# concrete pad for hive



## kholmar (Feb 22, 2015)

I have soft ground and am concerned about the hive shifting as it gets heavier.

setting aside the discussion about whether it is necessary or not, (please)

does anyone have any experience with having concrete under the hive and whether or not it causes any issues?

thanks!
Bill


----------



## beemandan (Dec 5, 2005)

I have one yard where my hives are on the concrete pads that once supported grain silos. The hives are on concrete blocks to allow a little air circulation beneath...the same as my other yards...no special treatment. No problems.


----------



## papabear (Mar 5, 2014)

I had some on concrete slabs 4x4 with no problems but move them up so I don't have to bend over so far.


Stumpy lake bee farm


----------



## kholmar (Feb 22, 2015)

oh yeah, it's a top bar that will be on top of 2 cinderblocks (2 front and 2 back that is) for height but I was concerned about it settling since it needs to be level and a small pad is easy to mix in a bucket.

thanks!
Bill


----------



## Tim KS (May 9, 2014)

I have a nuc & hive that sit on a cement slab in front of an unused hay barn. It's very nice not to have to worry about weeds & grass growing in front of the hives. I can easily level the hives and not worry about settling or shifting of the hives. I plan to move more there this summer. If you can, I say do it. :thumbsup:


----------



## ccar2000 (Aug 9, 2009)

I would guess that it is about surface area and spreading the weight of the hive out over a larger surface. Maybe a paver would provide more surface area than a concrete block that has the two cavities in it. You could stack the blocks atop a couple of single pavers to get the height once you have a solid foundation.


----------



## Matt F (Oct 7, 2014)

The bees won't care about concrete on the ground under the hive. you can also dig down ~6 inches and set a cinder block or paver on the hard(er) ground below the topsoil and it's unlikely to settle. Or you can dig holes and put in a couple of posts.


----------



## JConnolly (Feb 21, 2015)

Don't know about TBH but I do know some things about small slabs. If you are in an area that gets frost heave (northern climates) or in an area that gets ground heave from moisture changes in a caliche soil (south-west) then a small slab might move around as the ground heaves and settles. A small 8 to 12 sq. ft. slab that started level might not be after a few years. If that is a concern then I recommend excavating about 12" and fill with 3/4" crushed stone and put pavers on top of that. That way you can re-level if you have to after a few years.


----------



## CajunBee (May 15, 2013)

Maybe make the legs of your TB adjustable so it can be re-leveled as needed?


----------



## Agis Apiaries (Jul 22, 2014)

We have small concrete pads under the hives at our home location. Yeah, they eliminate worries about settling and look nicer, but not a "must" for an apiary.


----------



## BadBeeKeeper (Jan 24, 2015)

Agis Apiaries said:


> We have small concrete pads under the hives at our home location. Yeah, they eliminate worries about settling and look nicer, but not a "must" for an apiary.

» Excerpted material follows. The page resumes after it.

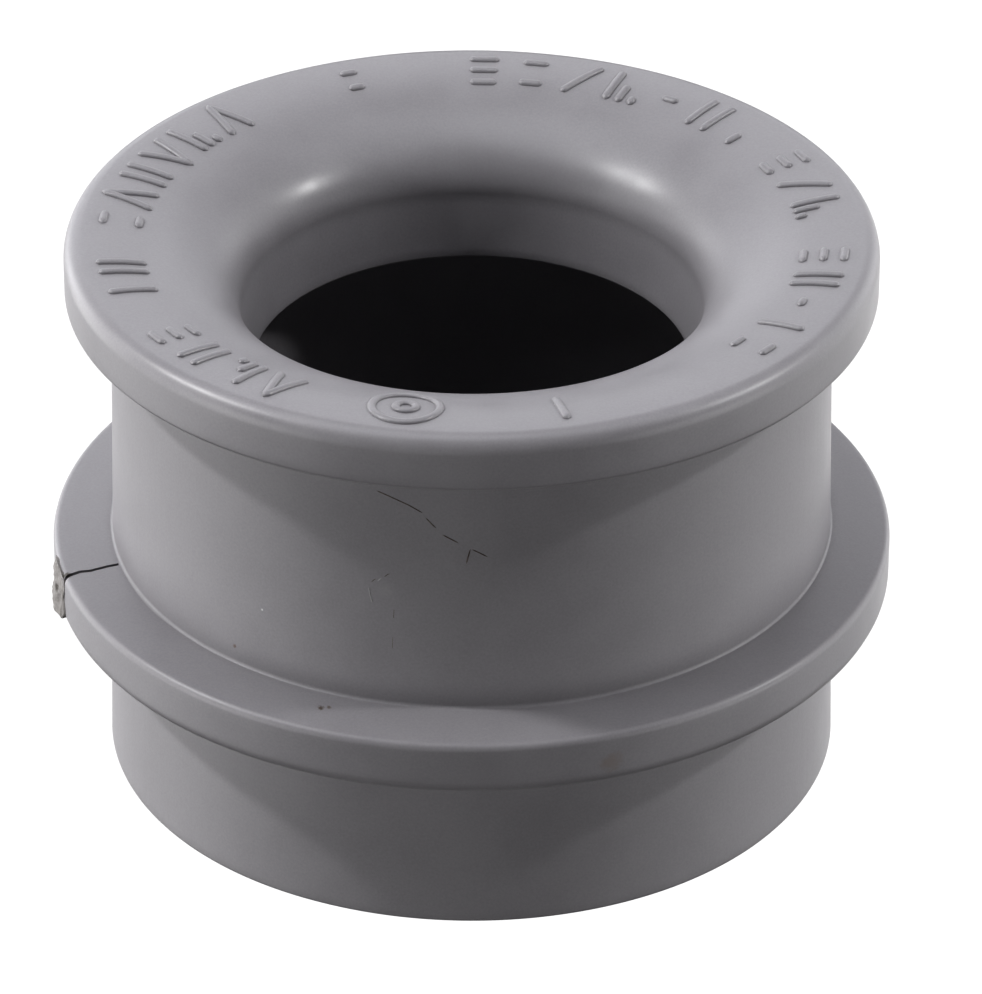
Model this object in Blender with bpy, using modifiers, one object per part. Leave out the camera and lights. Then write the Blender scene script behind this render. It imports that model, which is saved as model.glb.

The perfectionist/geek inside me says "Hey, that looks pretty darn nice!" But the lazy procrastinator talking in my other ear says "Yah, it looks good but it's way too much trouble."

I use the 3x5 Durock concrete backer-boards from Lowes, with cinder blocks and 4x4s on top. Relatively inexpensive and easy- just set them where you want them. Downside- after a few years of being out in the weather, they will bend if the ground shifts beneath them. Well, to be entirely truthful, I used them when I first started...but when I found I could get wood pallets for free I started using them instead- just stack a bunch up to the height you want them and fuhgeddaboutit. Did I mention that I'm a cheapskate...and lazy?

Use it up,
wear it out,
Make it do,
Or do without.
(Old New England proverb I grew up with.)


----------



## lodjimbo67 (Oct 27, 2021)

kholmar said:


> I have soft ground and am concerned about the hive shifting as it gets heavier.
> 
> setting aside the discussion about whether it is necessary or not, (please)
> 
> ...


Yes I have had all 6 of my hives on a concrete pad for 6 yrs no problems nobug issues treat the as should be on time table hive beetles been no problem


----------



## charliez (Sep 30, 2021)

Look for an outdoor air conditioner pad. They are made to be fairly stable and can support some weight. And they are easy to pick up and move.


----------



## elmer_fud (Apr 21, 2018)

6 year old thread


----------



## charliez (Sep 30, 2021)

It showed up on the new list


----------



## Bee_sweeter (9 mo ago)

Agis Apiaries said:


> We have small concrete pads under the hives at our home location. Yeah, they eliminate worries about settling and look nicer, but not a "must" for an apiary.
> 
> Very beautiful!
> 
> ...


B


----------



## William Bagwell (Sep 4, 2019)

Bee_sweeter said:


> Beautiful! What are the four stands on top of the concrete? Also are the numbered boxes just a pine boxed stand to raise the hive? Appreciate your help, pouring concrete today and bees coming Sunday! 🐝 Very excited! I feel the concrete pads with help in deterring hive Beatles, any thoughts on this?


Agis Apiaries was "Last seen May 13, 2020" so unlikely to reply. The truncated pyramid shaped stands are normally used to support a 4" x 4" post when building low decks. Available at you local Home Depot, Lowes, Menards, etc...

Oh, while concrete pads are nice in many ways (weed control, level, no mud, etc) before you get excited about hive beetle control, might want to search for just how far those little grubs can crawl.


----------